# Need Feedback on site and Photo Shoot



## jkbogart (Dec 2, 2013)

I'm just starting out, and I'm still getting things together, but I was wondering if anyone could give me feedback on my website and my first photo shoot located on there. It would be greatly appreciated. Http://www.juliabogart.smugmug.com


----------



## PinkDoor (Dec 2, 2013)

Welcome - and good luck to you - remember that criticism is not always kind.  Editing is not consistent, posing is off, crops are too tight, they seem under exposed, and over saturated. You should try shooting from alternate angels (high/low), and focus on posing. The set up seems a bit odd, and recommendation would be to move your subjects a bit farther away from they background. Their candid expressions are great, and that's not something that is easily learned (getting your client to relax and have fun), so bravo there.


----------



## Light Guru (Dec 2, 2013)

After seeing two photos that had water marks so big that the watermark clearly became the subject of the entire image I left.  Your water mark is WAY to big and VARY distracting?


----------



## Big Mike (Dec 3, 2013)

Welcome to the forum.

If you want feedback on your website, that is one thing.  And if you want feedback on your images, that is a separate thing.  Trying to do both at once isn't the best option.  
For one thing, most people won't bother to go off the site, just to view someone's images.  If you want critique on your photos, try posting them directly on the forum, a few at a time.  

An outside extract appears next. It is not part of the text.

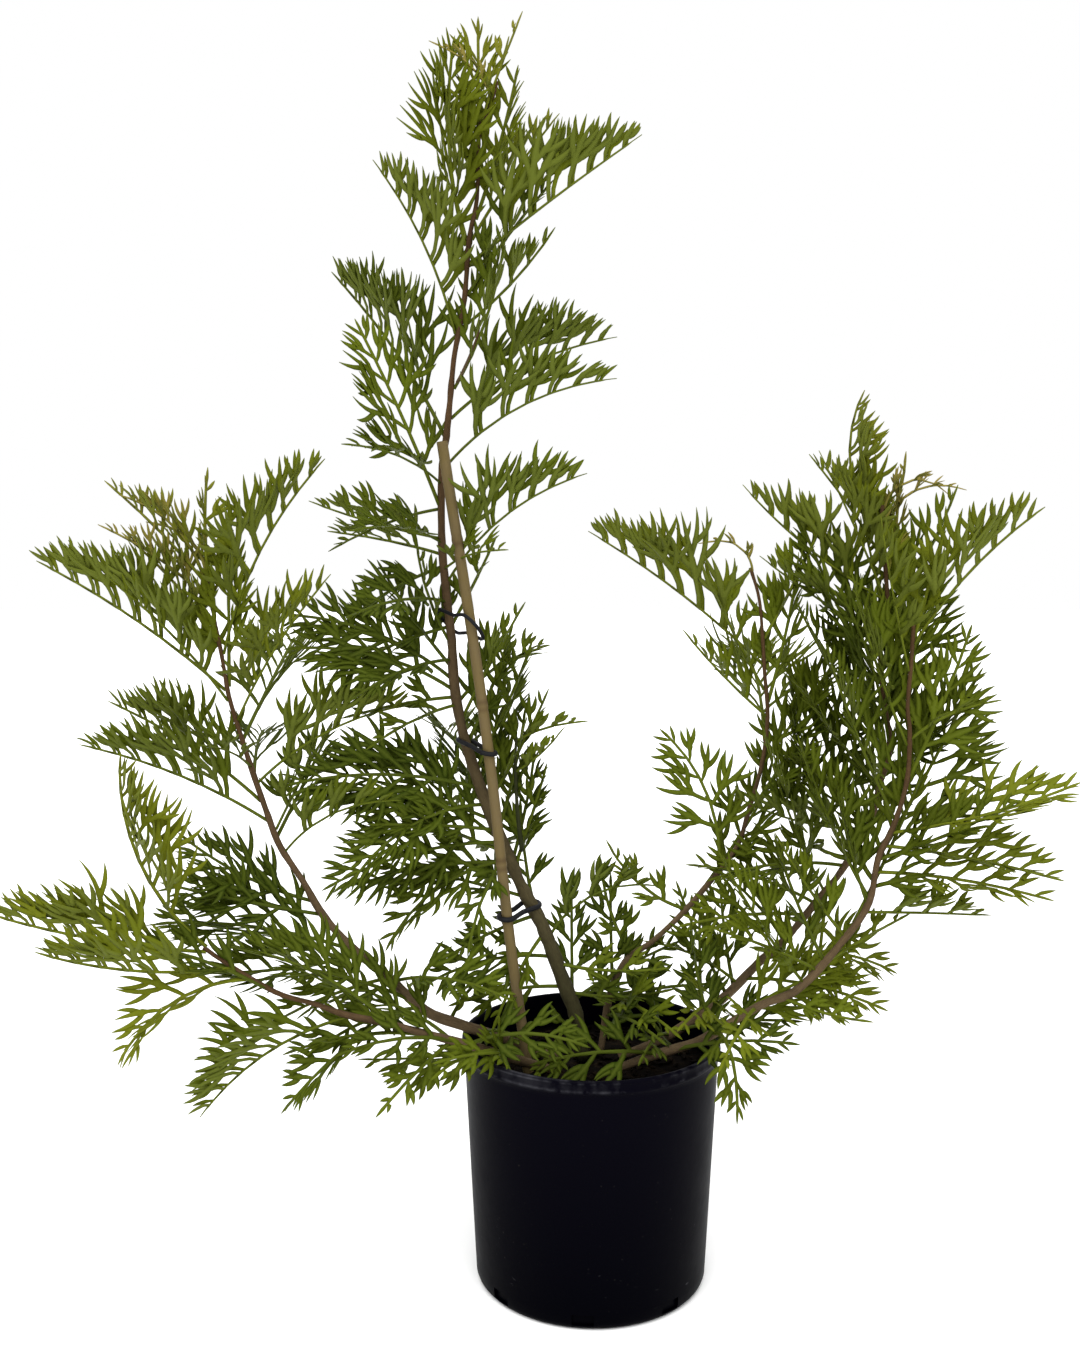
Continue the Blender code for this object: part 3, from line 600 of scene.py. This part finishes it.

I've had a look at the website.  It looks OK, but I don't think it functions & flows nicely.
For example, the home page doesn't have links for contact or info, just Home, Browse & Search.

I had to click on Browse, then on an image labelled 'Pages', before I could find a way to contact you.  If you are using your website to get potential clients to contact you, your contact info should be very easy to get to.  

And once I did get that that page, there was weird formatting on the information and it wasn't all that clear.  


> Call for
> an
> outside
> and
> ...



Overall, I think the site needs more images & galleries.  I know that we all have to start somewhere, but all that I saw was one photo shoot and a couple nature photos.  It's not really clear what you are doing or offering.  Is the website just for showing off your photos?  Are you offering portrait photography?  Are you selling nature photos?  
Who are you and where do you operate?  If someone from Christchurch, New Zealand found your site, would they be able to book you for their holiday photos?  

And I do agree with the previous comment about the watermark.  It's too big and distracting.  I get that you want to protect your images, we all do, but considering that there are billions of photos on the internet, it's probably not worth ruining your images to prevent theft.


----------



## amolitor (Dec 3, 2013)

The photos of the older couple all seem to be a little soft, and the white balance is all over the place. Some of them are warm yellowish/orangy tones, and then the next one along will be cool blueish tones. I don't really care if you get the white balance "right" but making it consistent from one shot to the next definitely enhances the feeling of professionalism in a portfolio. Your processing is also a little odd, the first two pictures are identical, except the first is vignetted and the second one seems to have an inverse vignette?

The photographs of Stuff Out There (leaves, flowers, bricks) are also mostly kind of soft, although the roses are pretty sharp.

I think you have a bit of an eye here, I like some of the emotion you got from the older couple, and I like a couple of the pictures of bricks and leaves. You're suffering from some serious technical problems, though. Luckily, technical problems are easy to fix. That's just learning a few more details, and practicing a bit.

The site itself seems to be OK. Light on content, but I assume you're just starting out. The galleries worked ok.

Big Mike's point about the formatting occurred for me as well.


ETA: Pick another photo for your front page, one that's sharp. And, don't forget contact information and location information.


----------